Between a counselor who once referred to me as Jonah because she believed I was avoiding what I was supposed to be doing and a friend who encouraged me to read and study the Bible, I found myself opening back up to God and His will. As I began to surrender to God’s control, the opportunities to serve and live out my calling began to fall into place. I began allowing myself to have hopes and dreams once again and I was even able to share these with Dave, who I now know supports me in what I am doing.
Yes, I know this is only the beginning of the healing process. But I am encouraged because I believe I have figured out who I am and what God wants from me in life.
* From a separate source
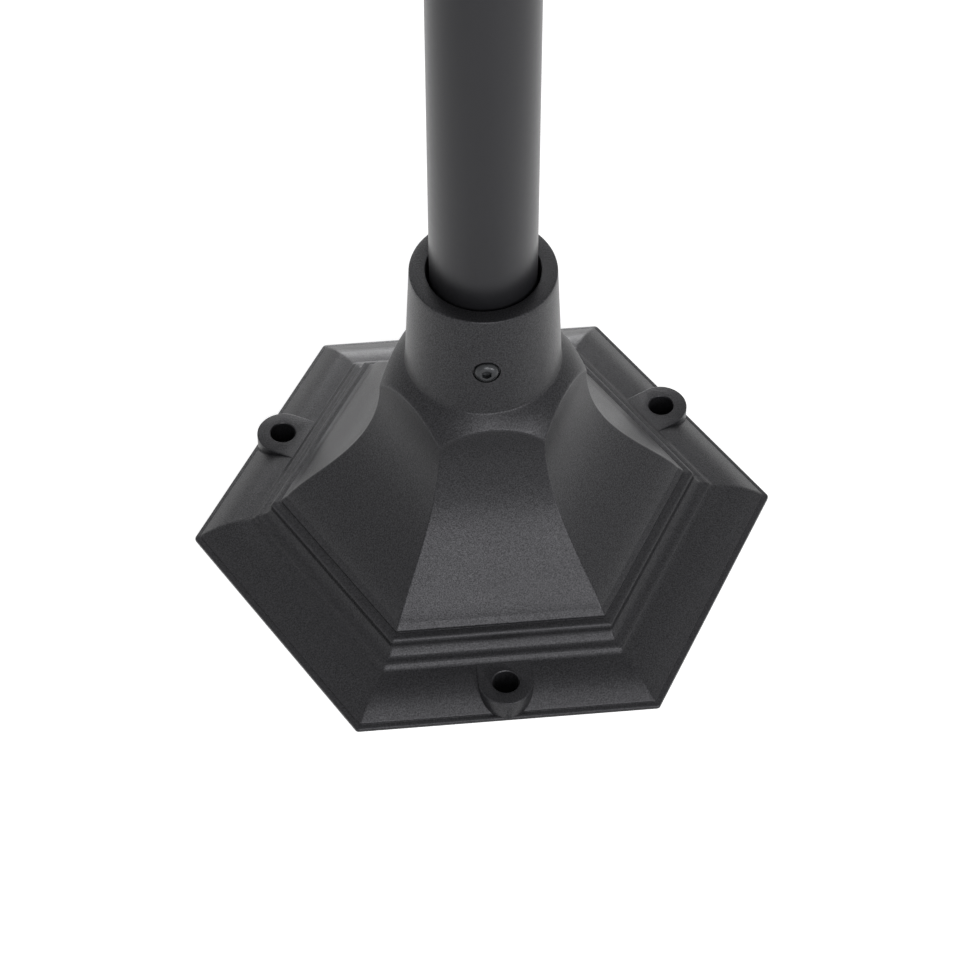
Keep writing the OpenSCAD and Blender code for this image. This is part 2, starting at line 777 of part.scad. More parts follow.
// Keeper ring under the head ring, whose turned-down edge holds the panes' heads.
module pane_keeper() {
    fall = cage_lean * keeper_h;
    leg_r = keeper_r - keeper_t;
    color("#3d3e40") difference() {
        union() {
            six_sided([[leg_r - fall, keeper_z - keeper_h], [keeper_r - fall, keeper_z - keeper_h],
                [keeper_r, keeper_z], [leg_r, keeper_z]]);
            six_sided([[leg_r - keeper_leg, keeper_z - keeper_t], [leg_r, keeper_z - keeper_t],
                [leg_r, keeper_z], [leg_r - keeper_leg, keeper_z]]);
        }
        on_corners() translate([keeper_screw_x, 0, keeper_z - keeper_t - over])
            cylinder(r = small_r + run, h = keeper_t + 2 * over);
    }
}

module keeper_screws() {
    color("#9a9a98") on_corners() translate([keeper_screw_x, 0, keeper_z - keeper_t]) mirror([0, 0, 1])
        slotted_screw(keeper_t + small_grip, small_r, small_head_r, small_head_h);
}

// Gland and lamp holder
module cable_gland() {
    color("#1f1f20") difference() {
        union() {
            translate([0, 0, floor_z - gland_below]) cylinder(r = gland_r, h = gland_below + tray_t + over);
            translate([0, 0, tray_top]) cylinder(r = gland_hex_r, h = gland_hex_h, $fn = sides);
            translate([0, 0, tray_top + gland_hex_h])
                cylinder(r1 = gland_r, r2 = lead_r + gland_tip_wall, h = gland_cone_h);
        }
        translate([0, 0, floor_z - gland_below - over])
            cylinder(r = lead_r + lead_gap, h = gland_below + tray_t + gland_hex_h + gland_cone_h + 2 * over);
    }
}

module gland_nut() {
    color("#1f1f20") translate([0, 0, floor_z - gland_nut_h]) difference() {
        cylinder(r = gland_nut_r, h = gland_nut_h, $fn = sides);
        translate([0, 0, -over]) cylinder(r = gland_r + run, h = gland_nut_h + 2 * over);
    }
}

module holder_bracket() {
    color("#b4b6b8") difference() {
        union() {
            translate([-bracket_span / 2, -bracket_w / 2, holder_z - bracket_t])
                cube([bracket_span, bracket_w, bracket_t]);
            for (side = [0, 1]) mirror([side, 0, 0])
                translate([bracket_span / 2 - bracket_t, -bracket_w / 2, tray_top]) {
                    cube([bracket_t, bracket_w, bracket_rise]);
                    cube([bracket_foot + bracket_t, bracket_w, bracket_t]);
                }
        }
        translate([0, 0, holder_z - bracket_t - over])
            cylinder(r = lead_r + bracket_hole, h = bracket_t + 2 * over);
        for (s = [-1, 1]) translate([s * bracket_screw_x, 0, tray_top - over])
            cylinder(r = small_r + run, h = bracket_t + 2 * over);
    }
}

module bracket_screws() {
    color("#9a9a98") for (s = [-1, 1]) translate([s * bracket_screw_x, 0, tray_top + bracket_t])
        slotted_screw(bracket_t + tray_t, small_r, small_head_r, small_head_h);
}

module lamp_holder() {
    color("#ece9e2") difference() {
        union() {
            translate([0, 0, holder_z]) cylinder(r = holder_r, h = holder_foot_h);
            translate([0, 0, holder_z + holder_foot_h])
                cylinder(r1 = holder_r - holder_step, r2 = holder_top_r, h = holder_h - holder_foot_h);
        }
        translate([0, 0, holder_floor]) cylinder(r = holder_bore_r, h = holder_h);
        translate([0, 0, holder_z - over]) cylinder(r = lead_r + lead_gap, h = holder_lead_depth + over);
    }
}

// Threaded shell, carried on the holder's floor by its turned-out foot.
module holder_shell() {
    inner = cap_r + shell_gap;
    color("#c9a24a") translate([0, 0, holder_floor]) difference() {
        union() {
            cylinder(r = inner + shell_t, h = shell_h);
            cylinder(r = holder_bore_r - fit, h = shell_t);
        }
        translate([0, 0, -over]) cylinder(r = inner, h = shell_h + 2 * over);
    }
}

module holder_contact() {
    color("#c9a24a") translate([0, 0, holder_floor])
        cylinder(r1 = contact_r, r2 = contact_tip_r, h = contact_h);
}

// Side of the bulb's glass, from its neck to the middle of its top, moved in by inset.
function glass_side(inset) =
    let (neck = [cap_r - glass_neck_in - inset, 0], r = bulb_r - inset, waist_z = bulb_len - bulb_r)
    concat([for (t = steps(curve_steps)) bend2(neck, neck + [0, glass_neck_shares[0] * bulb_len],
            [r, glass_neck_shares[1] * bulb_len], [r, waist_z], t)],
        [for (i = [1:curve_steps]) [r * cos(90 * i / curve_steps), waist_z + r * sin(90 * i / curve_steps)]]);

module bulb_glass() {
    color("#f2efe6", 0.35) translate([0, 0, glass_z])
        rotate_extrude() polygon(concat(glass_side(0), reversed(glass_side(glass_t))));
}

module bulb_cap() {
    ribs = 4 * thread_turns;
    rise = (cap_h - thread_z - cap_rim) / ribs;
    color("#c7c8ca") translate([0, 0, cap_z]) rotate_extrude() polygon(concat(
        [[0, 0], [contact_tip_r, 0], [contact_tip_r + cap_tip_out, cap_tip_h],
            [cap_r - cap_chamfer, thread_z - thread_depth]],
        [for (i = [0:ribs]) [cap_r - thread_depth + thread_depth * cos(90 * i), thread_z + rise * i]],
        [[cap_r, cap_h - glass_gap], [0, cap_h - glass_gap]]));
}

module bulb_stem() {
    color("#f2efe6", 0.35) translate([0, 0, glass_z - glass_gap]) {
        cylinder(r1 = stem_r, r2 = stem_top_r, h = stem_share * bulb_len);
        cylinder(r = post_r, h = (stem_share + post_share) * bulb_len);
    }
}

module bulb_filaments() {
    color("#f3c85a") translate([0, 0, glass_z + stem_share * bulb_len])
        for (i = [0:filaments - 1]) rotate(360 / filaments * i) translate([filament_out, 0, 0])
            rotate([0, filament_lean, 0])
                cylinder(r = filament_r, h = post_share * bulb_len, $fn = filament_fn);
}

// Swept side of the roof, from its eaves to its crown, moved in by inset.
function roof_curve(inset) =
    let (w = eaves_r - crown_r, low = [eaves_r - inset, roof_foot_z - inset / 2],
        high = [crown_r - inset, crown_z - inset / 2])
    [for (t = steps(curve_steps)) bend2(low, low + [-roof_foot_shares[0] * w, roof_foot_shares[1] * roof_h],
        low + [-roof_top_shares[0] * w, roof_top_shares[1] * roof_h], high, t)];

module roof_casting() {
    skirt_y = (eaves_r - skirt_t) * flat_share;
    skirt_z = roof_z - skirt_drop;
    color("#3d3e40") difference() {
        union() {
            six_sided(concat([[0, roof_z], [eaves_r - skirt_t, roof_z], [eaves_r - skirt_t, skirt_z],
                [eaves_r, skirt_z]], roof_curve(0), [[crown_r, crown_z + crown_h], [0, crown_z + crown_h]]));
            translate([-hinge_half, hinge_y, hinge_z]) rotate([0, 90, 0])
                cylinder(r = hinge_r, h = 2 * hinge_half);
            translate([-hinge_half, skirt_y, skirt_z])
                cube([2 * hinge_half, hinge_y - skirt_y, hinge_z + hinge_r - skirt_z]);
            rotate(lug_turns[0]) translate([skirt_y - thumb_boss_t + skirt_t, 0, thumb_z]) rotate([0, 90, 0])
                cylinder(r = thumb_boss_r, h = thumb_boss_t);
        }
        six_sided(concat([[0, roof_z - over], [land_r, roof_z - over]],
            [for (p = roof_curve(roof_wall)) [min(p[0], land_r), p[1]]], [[0, crown_z - roof_wall]]));
        hinge_bore();
        rotate(lug_turns[0]) translate([0, 0, thumb_z]) rotate([0, 90, 0])
            cylinder(r = thumb_r + run, h = foot_r);
        translate([0, 0, crown_z - 2 * roof_wall]) {
            cylinder(r = stud_r + fit, h = crown_h + 3 * roof_wall);
            for (i = [0:vent_holes - 1]) rotate(360 / vent_holes * i)
                translate([vent_hole_pitch, 0, 0]) cylinder(r = vent_hole_r, h = 3 * roof_wall);
        }
        translate([0, 0, crown_z]) cylinder(r = vent_neck_r + fit, h = crown_h + over);
    }
}

module roof_gasket() {
    inner = land_r + gasket_edge;
    outer = cage_head_r + ring_out - gasket_edge;
    top = roof_z - fit;
    color("#1a1a1a") six_sided([[inner, cage_top], [outer, cage_top], [outer, top], [inner, top]]);
}

// Vent cap: a slotted neck, open below, under a domed cap.
module vent_cap() {
    dome = [for (t = steps(small_steps)) bend1([vent_r - vent_bevel / 2, vent_top - vent_dome_h],
        [vent_r / 2, vent_top], [finial_r, vent_top], t)];
    inner = vent_neck_r - vent_wall;
    color("#3d3e40") translate([0, 0, crown_z]) difference() {
        rotate_extrude() polygon(concat([[inner, 0], [vent_neck_r, 0], [vent_neck_r, vent_neck_h],
            [vent_r - vent_bevel, vent_neck_h], [vent_r, vent_neck_h + vent_bevel]], dome,
            [[stud_r + fit, vent_top], [stud_r + fit, vent_top - 2 * vent_wall], [inner, vent_neck_h]]));
        for (i = [0:vent_slots - 1]) rotate(360 / vent_slots * (i + 1 / 2))
            translate([inner - vent_wall, -vent_slot_w / 2, crown_h + vent_slot_rise])
                cube([3 * vent_wall, vent_slot_w, vent_slot_h]);
    }
}

module finial() {
    ball = [for (t = steps(curve_steps)) [finial_r * cos(ball_start + ball_sweep * t),
        ball_share * finial_h + finial_r * sin(ball_start + ball_sweep * t)]];
    color("#3d3e40") {
        translate([0, 0, finial_z]) rotate_extrude() polygon(concat(
            [for (s = finial_shares) [s[0] * finial_r, s[1] * finial_h]], ball,
            [[finial_tip_r, finial_h], [0, finial_h]]));
        translate([0, 0, crown_z - stud_drop]) cylinder(r = stud_r, h = vent_top + stud_drop + over);
    }
}

module finial_nut() {
    color("#9a9a98") translate([0, 0, crown_z - roof_wall - finial_nut_h]) difference() {
        cylinder(r = finial_nut_r, h = finial_nut_h, $fn = sides);
        translate([0, 0, -over]) cylinder(r = stud_r + run / 2, h = finial_nut_h + 2 * over);
    }
}

// Fluted screw that steadies the front of the roof against the cage's head ring.
module thumb_screw() {
    color("#9a9a98") rotate(lug_turns[0]) translate([0, 0, thumb_z]) rotate([0, 90, 0]) difference() {
        union() {
            translate([0, 0, thumb_tip]) cylinder(r = thumb_r, h = thumb_out - thumb_tip + over);
            translate([0, 0, thumb_out]) cylinder(r = thumb_head_r, h = thumb_head_t);
        }
        for (i = [0:thumb_flutes - 1]) rotate(360 / thumb_flutes * i)
            translate([thumb_head_r, 0, thumb_out - over])
                cylinder(r = flute_r, h = thumb_head_t + 2 * over, $fn = flute_fn);
    }
}

base_casting();
earth_screw();
clamp_screw_front();
clamp_screw_right();
clamp_screw_left();
mast_tube();
mast_plug();
terminal_block();
terminal_screws();
mast_lead();
lantern_socket();
socket_screws();
floor_tray();
tray_screws();
cable_gland();
gland_nut();
holder_bracket();
bracket_screws();
lamp_holder();
holder_shell();
holder_contact();
lantern_cage();
cage_screws();
pane_front();
pane_front_right();
pane_back_right();
pane_back();
pane_back_left();
pane_front_left();
pane_keeper();
keeper_screws();
hinge_pin();
bulb_glass();
bulb_cap();
bulb_stem();
bulb_filaments();
roof_casting();
roof_gasket();
vent_cap();
finial();
finial_nut();
thumb_screw();
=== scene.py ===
# %% [markdown]
# # An outdoor floor lamp
# The lamp is a six-sided cast foot, a round mast and a glazed lantern. Its pieces are already made as
# exact solids, and this script dresses them. It draws the castings again with the soft edges of real
# ones, gives every piece a finish of its own, and lights the lamp as a studio would.
# A solid whose shape is right keeps it. One that a softer surface suits better is replaced by that.

# %% Load the solids
import json
import math
import bmesh
import bpy
import numpy as np
from mathutils import Matrix, Vector

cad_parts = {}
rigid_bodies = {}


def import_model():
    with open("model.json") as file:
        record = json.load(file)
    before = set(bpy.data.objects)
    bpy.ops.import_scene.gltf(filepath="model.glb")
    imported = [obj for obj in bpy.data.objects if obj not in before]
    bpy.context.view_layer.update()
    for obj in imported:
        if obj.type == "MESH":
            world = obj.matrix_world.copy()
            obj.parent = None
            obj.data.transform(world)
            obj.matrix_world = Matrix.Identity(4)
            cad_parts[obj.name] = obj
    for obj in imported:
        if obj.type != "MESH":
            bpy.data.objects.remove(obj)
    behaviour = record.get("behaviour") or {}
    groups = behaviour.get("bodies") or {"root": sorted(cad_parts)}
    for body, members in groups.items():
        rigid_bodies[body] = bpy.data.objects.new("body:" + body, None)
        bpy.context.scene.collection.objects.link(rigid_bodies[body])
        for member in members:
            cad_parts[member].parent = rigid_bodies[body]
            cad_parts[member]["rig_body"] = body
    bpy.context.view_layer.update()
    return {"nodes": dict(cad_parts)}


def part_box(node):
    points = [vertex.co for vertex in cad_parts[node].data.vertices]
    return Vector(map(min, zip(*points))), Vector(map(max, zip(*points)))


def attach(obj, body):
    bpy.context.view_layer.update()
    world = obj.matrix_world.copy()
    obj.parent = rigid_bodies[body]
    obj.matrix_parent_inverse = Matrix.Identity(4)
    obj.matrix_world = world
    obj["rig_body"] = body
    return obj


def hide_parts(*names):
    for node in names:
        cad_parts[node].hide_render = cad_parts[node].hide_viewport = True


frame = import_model()

# %% [markdown]
# ## The camera
# The camera comes first, because it decides how fine everything else must be. The picture was taken
# from above and a little to the left of the front, with a long lens, so that the foot's six sides
# hardly converge. A place, a point to look at and a small roll are enough to set it.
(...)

My identity is no longer solely based on my relationships with other people; it is based on who God wants me to be.
Finding where I fit in relationship to the church and God’s mission for my life was not happening when I had closed myself off to Him and His guidance. Once I allowed God to reenter my life and I surrendered my life to His will, things turned around completely.
Our marriage is better, I have a better understanding of who I am as the person God wants me to be, I am able to figure out where I belong, and my relationship with God and others is incredible. After a lot of struggle and soul searching, I truly believe that I am using my God-given gifts and know where I belong.